14.01.2004

Salomonischer Bagger

Deutschland-Premiere in Freiburg:
"Grüner" Oberbürgermeister läßt besetztes Gebäude räumen

Die am Sonntag von über 200 Anwohnern des Freiburger Stadtteils Vauban besetzte ehemalige Kaserne wurde gestern morgen um 8 Uhr mit einem aggressiven Polizeieinsatz geräumt. Schon seit Monaten hatte sich eine Initiative engagierter Bürger dafür eingesetzt, im Gebäude kostengünstigen Wohnraum zu schaffen. Doch Oberbürgermeister Dieter Salomon begründete seine Ablehnung allein damit, daß die Initiative nicht rechtzeitig genügend Geld für den Erwerb der Immobilie bereitgestellt hätte. Die Vermarktung des im Besitz der Stadt befindlichen Grundstücks zählt offenbar mehr als soziale und ökologische Gesichtspunkte.

Dabei war das Vauban-Quartier einmal unter genau dem Leitbild einer "sozial-ökologischen Stadtplanung" entstanden. Und in keinem anderen Stadtteil hatte der bei der OB-Wahl auf dem grünen Ticket kandidierende Salomon mehr Stimmen erhalten. Bezeichnender Weise wurde durch den Polizei-Pressesprecher verbreitet, "die wenigsten" der festgenommen Hausbesetzer kämen aus dem Vauban. Die Vauban-Bewohner wissen es besser, denn die Räumung fand gerade zur Zeit eines gemeinsamen Frühstücks statt, bei dem auch Anwohner der umliegenden Häuser zugegen waren. Einer der geistigen Väter des Stadtteils, Matthias-Martin Lübke, hatte noch dieser Tage versucht, in einem offenen Brief1 den Freiburger Stadtrat und OB Salomon daran zu erinnern, daß bei der Planung des Stadtteils beabsichtigt war, auch weniger einkommensstarke Bürger anzusiedeln: "Dafür gab es einen entsprechenden Beschluß."

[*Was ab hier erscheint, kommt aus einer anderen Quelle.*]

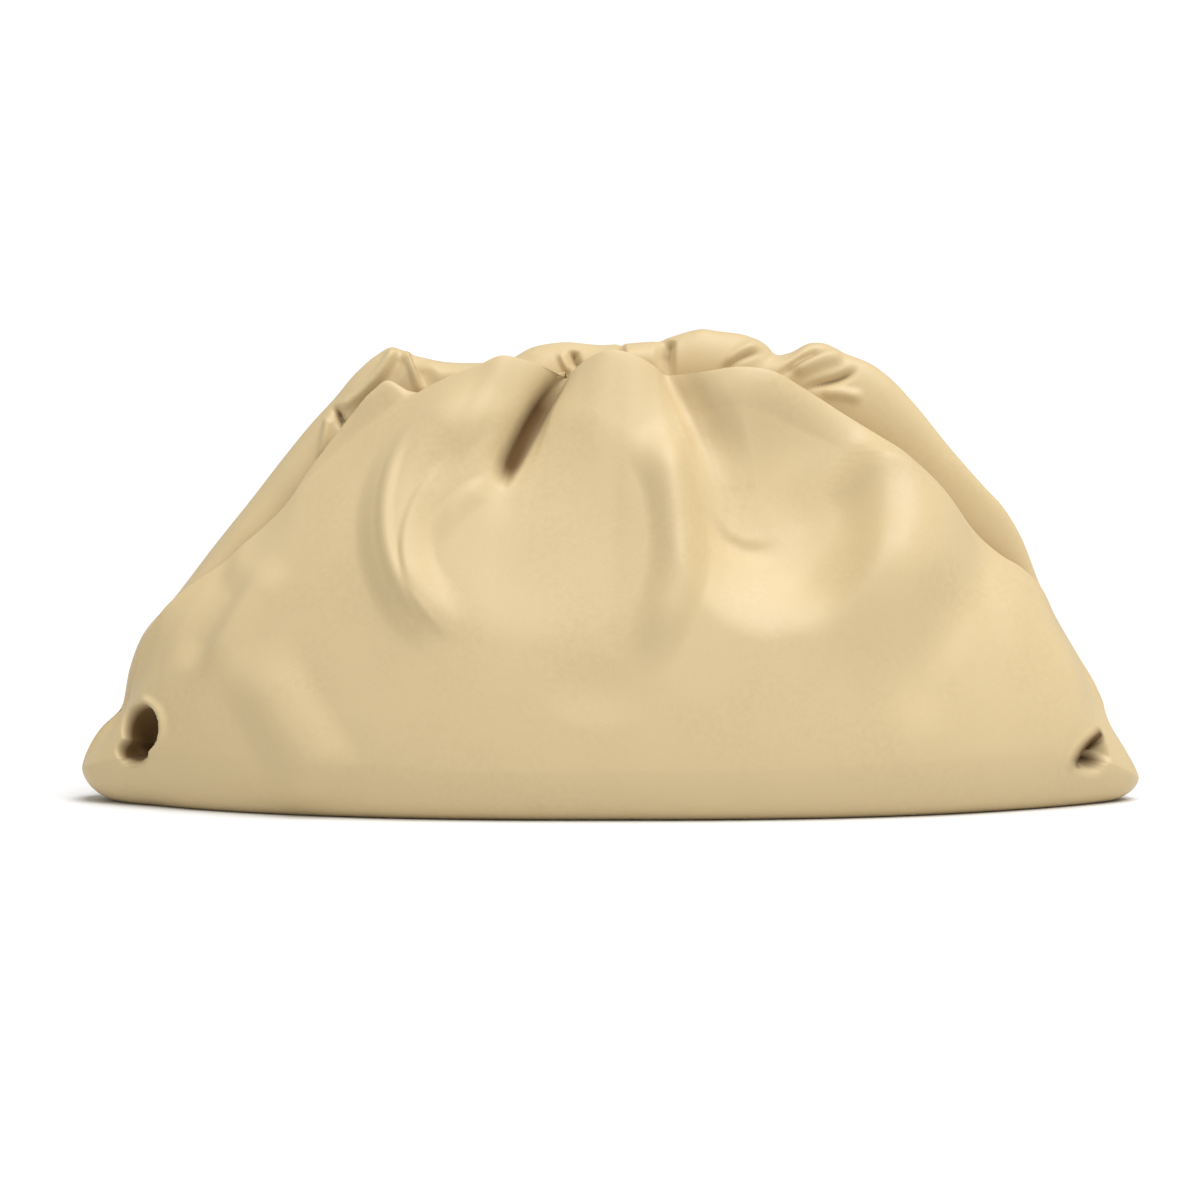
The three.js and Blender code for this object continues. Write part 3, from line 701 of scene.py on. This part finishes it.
def back_panel_grid():
    stations = column_stations(back_bands.columns, BACK_GATHERS)
    grid, _ = panel_surface(1, stations, back_bands)
    along = grid[:, :, 0]
    up = grid[:, :, 2] + view_slope * grid[:, :, 1]
    normals = grid_normals(grid, 1)
    lip_share = lip_fold_shares(back_bands)
    body_share = body_fold_shares(back_bands, back_crest_share)
    lip_rise, lip_crease_shade = fold_field(BACK_LIP_FOLDS, along, up)
    fold_rise, fold_crease_shade = fold_field(REAR_FOLDS, along, up)
    hollow_rise, hollow_crease_shade = hollow_field(REAR_HOLLOWS, along, up)
    rise = lip_rise * lip_share + (fold_rise + hollow_rise) * body_share
    rise *= end_fade(stations)
    crease_shade = lip_crease_shade * lip_share + (fold_crease_shade + hollow_crease_shade) * body_share
    grid = grid + normals * rise[:, :, None]
    close_on_seam(grid, 1)
    return grid, crease_shade


def inner_surface(outer, side, bands):
    """The surface one leather thickness inside the outer one, kept on its own side of the seam."""
    inner = outer - grid_normals(outer, side) * leather_mm
    first_base_row = outer.shape[1] - 1 - bands.base
    inner[:, first_base_row:, 2] = leather_mm
    own_side = side * outer[:, :, 1] > seam_gap_mm / 2
    kept_in = side * np.maximum(side * inner[:, :, 1], seam_gap_mm / 2)
    inner[:, :, 1] = np.where(own_side, kept_in, inner[:, :, 1])
    close_on_seam(inner, side)
    return inner


def picked(count):
    """Every inner_step-th place along an edge, with the last one."""
    places = list(range(0, count - 1, inner_step))
    return np.array(places + [count - 1])


def grid_quads(index):
    a, b = index[:-1, :-1], index[1:, :-1]
    c, d = index[1:, 1:], index[:-1, 1:]
    return np.stack([a, b, c, d], -1).reshape(-1, 4).tolist()


def edge_strip(fine, coarse, places):
    """Triangles between a fine edge and a coarse one that has every few of its places."""
    faces = []
    for k in range(len(places) - 1):
        first, last = places[k], places[k + 1]
        half = (first + last) // 2
        for i in range(first, last):
            apex = coarse[k] if i < half else coarse[k + 1]
            faces.append([fine[i], fine[i + 1], apex])
        faces.append([fine[half], coarse[k + 1], coarse[k]])
    return faces


def rim_faces(outer_index, inner_index, pick_columns, pick_rows):
    """The strips that join the outer surface to the inner one all round a panel."""
    columns, rows = outer_index.shape
    columns_back = columns - 1 - pick_columns[::-1]
    rows_back = rows - 1 - pick_rows[::-1]
    faces = edge_strip(outer_index[:, 0][::-1], inner_index[:, 0][::-1], columns_back)
    faces += edge_strip(outer_index[:, -1], inner_index[:, -1], pick_columns)
    faces += edge_strip(outer_index[0], inner_index[0], pick_rows)
    faces += edge_strip(outer_index[-1][::-1], inner_index[-1][::-1], rows_back)
    return [face[::-1] for face in faces]


def panel_mesh(name, outer, crease_shade, side, bands):
    """One closed leather panel with a fine outer surface and a coarser inner one."""
    columns, rows = outer.shape[:2]
    pick_columns, pick_rows = picked(columns), picked(rows)
    inner = inner_surface(outer, side, bands)[np.ix_(pick_columns, pick_rows)]
    inner_crease_shade = crease_shade[np.ix_(pick_columns, pick_rows)]
    outer_index = np.arange(columns * rows).reshape(columns, rows)
    inner_index = columns * rows + np.arange(inner_crease_shade.size).reshape(inner_crease_shade.shape)
    points = np.concatenate([outer.reshape(-1, 3), inner.reshape(-1, 3)]) * mm
    faces = grid_quads(outer_index) + [face[::-1] for face in grid_quads(inner_index)]
    faces += rim_faces(outer_index, inner_index, pick_columns, pick_rows)
    if side > 0:
        faces = [face[::-1] for face in faces]
    mesh = bpy.data.meshes.new(name)
    mesh.from_pydata(points.tolist(), [], faces)
    mesh.validate()
    mesh.polygons.foreach_set("use_smooth", [True] * len(mesh.polygons))
    # Each point carries the depth of its painted crease shade for the leather's colour
    depths = np.concatenate([crease_shade.reshape(-1), inner_crease_shade.reshape(-1)])
    shade = mesh.attributes.new("crease_shade", "FLOAT", "POINT")
    shade.data.foreach_set("value", depths.astype(np.float32))
    mesh.update()
    piece = bpy.data.objects.new(name, mesh)
    bpy.context.collection.objects.link(piece)
    return piece


def new_material(name):
    material = bpy.data.materials.new(name)
    material.use_nodes = True
    nodes = material.node_tree.nodes
    nodes.clear()
    output = nodes.new("ShaderNodeOutputMaterial")
    shader = nodes.new("ShaderNodeBsdfPrincipled")
    material.node_tree.links.new(shader.outputs["BSDF"], output.inputs["Surface"])
    return material, nodes, material.node_tree.links, shader


def noise_node(nodes, links, coordinates, size_mm, detail):
    noise = nodes.new("ShaderNodeTexNoise")
    noise.inputs["Scale"].default_value = 1 / (size_mm * mm)
    noise.inputs["Detail"].default_value = detail
    links.new(coordinates.outputs["Object"], noise.inputs["Vector"])
    return noise


def range_node(nodes, links, source, low, high, to_low, to_high):
    node = nodes.new("ShaderNodeMapRange")
    node.inputs["From Min"].default_value = low
    node.inputs["From Max"].default_value = high
    node.inputs["To Min"].default_value = to_low
    node.inputs["To Max"].default_value = to_high
    links.new(source, node.inputs["Value"])
    return node.outputs["Result"]


def blend_value(nodes, links, share, low, high):
    """A mix of a linked value and a fixed one, by a linked share."""
    node = nodes.new("ShaderNodeMix")
    node.data_type = "FLOAT"
    links.new(share, node.inputs[0])
    links.new(low, node.inputs[2])
    node.inputs[3].default_value = high
    return node.outputs[0]


def blend_colour(nodes, links, share, low, high):
    """A mix of two colours, each fixed or linked, by a linked share."""
    node = nodes.new("ShaderNodeMix")
    node.data_type = "RGBA"
    links.new(share, node.inputs["Factor"])
    for socket, colour in (("A", low), ("B", high)):
        target = [s for s in node.inputs if s.name == socket and s.type == "RGBA"][0]
        if isinstance(colour, tuple):
            target.default_value = (*colour, 1)
        else:
            links.new(colour, target)
    return [s for s in node.outputs if s.type == "RGBA"][0]


def bump_node(nodes, links, height, depth_mm, strength):
    node = nodes.new("ShaderNodeBump")
    node.inputs["Strength"].default_value = strength
    node.inputs["Distance"].default_value = depth_mm * mm
    links.new(height, node.inputs["Height"])
    return node


def tone(colour, factor, warmth=0.0):
    """The colour made darker or lighter, and warmer by taking out some blue and less green."""
    red, green, blue = colour
    return (red * factor, green * factor * (1 - warmth / 2), blue * factor * (1 - warmth))


def leather_material():
    """Smooth butter-coloured leather: fine pores, soft mottling, painted shade in the creases and a
    satin gloss.
    """
    material, nodes, links, shader = new_material("leather")
    coordinates = nodes.new("ShaderNodeTexCoord")
    mottle = noise_node(nodes, links, coordinates, mottle_mm, 3)
    speckle = noise_node(nodes, links, coordinates, speckle_mm, 4)
    grain = noise_node(nodes, links, coordinates, grain_mm, 3)
    pores = nodes.new("ShaderNodeTexVoronoi")
    pores.inputs["Scale"].default_value = 1 / (pore_mm * mm)
    links.new(coordinates.outputs["Object"], pores.inputs["Vector"])
    crease_shade = nodes.new("ShaderNodeAttribute")
    crease_shade.attribute_name = "crease_shade"
    mottle_share = range_node(nodes, links, mottle.outputs["Fac"], 0.3, 0.7, 0, 1)
    speckle_share = range_node(nodes, links, speckle.outputs["Fac"], 0.35, 0.65, 0, 1)
    crease_shade_share = range_node(nodes, links, crease_shade.outputs["Fac"],
                              crease_shade_from_mm, crease_shade_full_mm, 0, 1)
    base = blend_colour(nodes, links, mottle_share, tone(leather_colour, 0.97, 0.02),
                        tone(leather_colour, 1.03))
    light = blend_colour(nodes, links, speckle_share, base, tone(leather_colour, 1.02))
    # Painted shade: deep creases and tucks darken and warm the leather's colour
    colour = blend_colour(nodes, links, crease_shade_share, light,
                          tone(leather_colour, crease_shade_tone, crease_shade_warmth))
    links.new(colour, shader.inputs["Base Color"])
    rough = range_node(nodes, links, mottle.outputs["Fac"], 0.3, 0.7, gloss_rough, matt_rough)
    rough = blend_value(nodes, links, crease_shade_share, rough, crease_rough)
    links.new(rough, shader.inputs["Roughness"])
    shader.inputs["Specular IOR Level"].default_value = 0.36
    shader.inputs["Sheen Weight"].default_value = 0.05
    shader.inputs["Sheen Roughness"].default_value = 0.4
    pore_bump = bump_node(nodes, links, pores.outputs["Distance"], pore_depth_mm, 0.35)
    grain_bump = bump_node(nodes, links, grain.outputs["Fac"], grain_depth_mm, 0.3)
    links.new(pore_bump.outputs["Normal"], grain_bump.inputs["Normal"])
    links.new(grain_bump.outputs["Normal"], shader.inputs["Normal"])
    return material


def steel_material():
    """Brushed steel for the frame hidden inside the mouth."""
    material, nodes, links, shader = new_material("frame_steel")
    coordinates = nodes.new("ShaderNodeTexCoord")
    stretch = nodes.new("ShaderNodeMapping")
    stretch.inputs["Scale"].default_value = brush_scale
    links.new(coordinates.outputs["Object"], stretch.inputs["Vector"])
    brush = nodes.new("ShaderNodeTexNoise")
    brush.inputs["Scale"].default_value = 1
    brush.inputs["Detail"].default_value = 4
    links.new(stretch.outputs["Vector"], brush.inputs["Vector"])
    colour = blend_colour(nodes, links, brush.outputs["Fac"], steel_dark, steel_light)
    links.new(colour, shader.inputs["Base Color"])
    rough = range_node(nodes, links, brush.outputs["Fac"], 0, 1, steel_polished, steel_brushed)
    links.new(rough, shader.inputs["Roughness"])
    shader.inputs["Metallic"].default_value = 1
    return material


def floor_material():
    """A matt white studio floor, faintly clouded."""
    material, nodes, links, shader = new_material("floor")
    coordinates = nodes.new("ShaderNodeTexCoord")
    cloud = noise_node(nodes, links, coordinates, cloud_mm, 2)
    colour = blend_colour(nodes, links, cloud.outputs["Fac"], floor_dark, floor_light)
    links.new(colour, shader.inputs["Base Color"])
    shader.inputs["Roughness"].default_value = 0.8
    shader.inputs["Specular IOR Level"].default_value = 0.1
    return material


def make_floor():
    floor_up = cad_low.z - floor_drop_mm * mm
    corners = [(-1, -1), (1, -1), (1, 1), (-1, 1)]
    points = [(x * floor_half, y * floor_half, floor_up) for x, y in corners]
    mesh = bpy.data.meshes.new("floor")
    mesh.from_pydata(points, [], [(0, 1, 2, 3)])
    mesh.materials.append(floor_material())
    floor = bpy.data.objects.new("floor", mesh)
    bpy.context.collection.objects.link(floor)


def make_sun():
    sun = bpy.data.lights.new("key_light", "SUN")
    sun.energy = sun_strength
    sun.angle = math.radians(sun_spread)
    lamp = bpy.data.objects.new("key_light", sun)
    lamp.rotation_euler = (-Vector(sun_from)).to_track_quat("-Z", "Y").to_euler()
    bpy.context.collection.objects.link(lamp)


def make_studio():
    world = bpy.data.worlds.new("studio")
    world.use_nodes = True
    background = world.node_tree.nodes["Background"]
    background.inputs["Color"].default_value = (1, 1, 1, 1)
    background.inputs["Strength"].default_value = studio_strength
    bpy.context.scene.world = world
    bpy.context.scene.view_settings.view_transform = "Standard"


def make_camera():
    target = Vector(camera_target_mm) * mm
    elevation = math.radians(camera_elevation)
    offset = Vector((0, -math.cos(elevation), math.sin(elevation))) * camera_distance
    camera = bpy.data.cameras.new("camera")
    camera.sensor_width = sensor_mm
    camera.lens = sensor_mm * camera_distance / (picture_px * px * mm)
    viewer = bpy.data.objects.new("camera", camera)
    viewer.location = target + offset
    viewer.rotation_euler = (-offset).to_track_quat("-Z", "Y").to_euler()
    bpy.context.collection.objects.link(viewer)
    bpy.context.scene.camera = viewer


def add_panel(name, node, grid, crease_shade, side, bands, material):
    piece = panel_mesh(name, grid, crease_shade, side, bands)
    piece.data.materials.append(material)
    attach(piece, "root")
    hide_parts(node)


def finish_closure_frame():
    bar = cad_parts["closure_frame"]
    for slot in bar.material_slots:
        slot.material = steel_material()


leather = leather_material()
add_panel("front_leather", "front_panel", *front_panel_grid(), -1, front_bands, leather)
add_panel("back_leather", "back_panel", *back_panel_grid(), 1, back_bands, leather)
finish_closure_frame()
make_floor()
make_sun()
make_studio()
make_camera()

Nach Augenzeugenberichten ging die Polizei bei der Räumung des Hauses, die zudem nicht formgerecht angekündigt worden war, und bei der Räumung einer Sitzblockade unverhältnismäßig aggressiv vor. Einige Personen bekamen von Polizisten einen Ellenbogen ins Gesicht, wurden am Ohr gezogen oder der Arm verdreht. Eine Person wurde mit solcher Wucht gegen eine Glasfront geschleudert, daß diese riß. Auch einige der gerade beim Frühstück anwesenden Anwohner wurden bei der Räumung zunächst ins Haus gedrängt und dort ohne rechtliche Handhabe erkennungsdienstlich behandelt.

Die Deutschland-Premiere einer Hausräumung unter grüner Flagge wird in Freiburg noch für einigen Gesprächsstoff sorgen. Doch besonderen Unmut zog sich OB Salomon im Vauban-Quartier dadurch zu, daß er unmittelbar nach der Räumung die Bagger auffahren ließ. Um das Gelände potenten Investoren zuführen zu können, mußte eine Abrißfirma bis in die späten Nachtstunden Löcher in die Außenwände des umstrittenen Gebäudes reißen, um es so unbewohnbar zu machen.

 

Klaus Schramm

 

Anmerkung:
1 Dieser wurde hier am 12.01. veröffentlicht.